There's an elephant in this room we want to address… The "move fast and break things" instinct that built the last twenty years of technology and innovation, has been cracking fast too, especially for those the system often leaves behind or ignores.

Now it's being handed a far faster engine in AI, and most organisations are reaching for it with the same hyper-growth reflex that got us here in the first place, not a different one.

Oxfam's 2026 inequality report found billionaire wealth rose more than 16% in 2025 to a record $18.3 trillion, with the twelve richest billionaires now holding more wealth than the poorest half of humanity. The World Inequality Report 2026 puts a finer point on it: fewer than 60,000 people — the wealthiest 0.001% — now hold three times more wealth than the bottom half of humanity combined, a share that has grown steadily since 1995.

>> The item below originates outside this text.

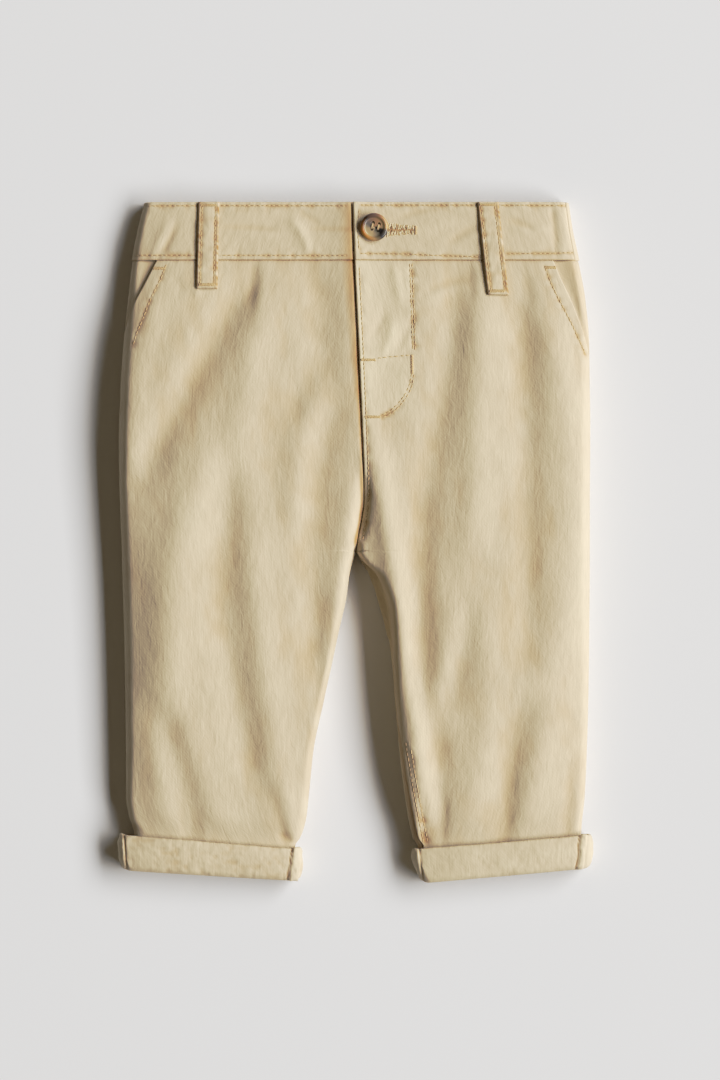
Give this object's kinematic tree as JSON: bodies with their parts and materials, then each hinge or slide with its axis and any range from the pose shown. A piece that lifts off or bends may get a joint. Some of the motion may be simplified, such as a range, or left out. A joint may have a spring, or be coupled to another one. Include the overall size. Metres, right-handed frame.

Oxfam also reported that the richest 1% burn their fair annual carbon share in 10 days vs. 1,022 days for the poorest half.

A need for a new reframe of growth is needed now more than ever.

What does it mean to go deeper before going bigger and faster, at the exact moment the tools for bigger and faster have never been more available, and more dangerous?

What we've been noticing over the past few years: many big tech companies, and other highly financially successful companies, often start out with clear, inspiring, and — may we say — "good" missions. Google, to organise the world's information. Tesla, to accelerate the world's transition to sustainable energy. Airbnb, to let anyone, anywhere, belong. But over time, these companies become exactly what they set out to change: extractive, and focused on maximising only one group's benefit: shareholders.

Speakers:

Eric Ries

Eric Ries built his career teaching startups to build and test fast. His 2011 book The Lean Startup gave a generation of founders a shared vocabulary, build-measure-learn, minimum viable product, pivot, and became required reading far beyond Silicon Valley, in corporate innovation programmes, government agencies, and university curricula. He later founded the Long-Term Stock Exchange, a US securities exchange built for companies committed to long-term value over short-term stock pressure, and co-founded Answer.AI, an AI research lab.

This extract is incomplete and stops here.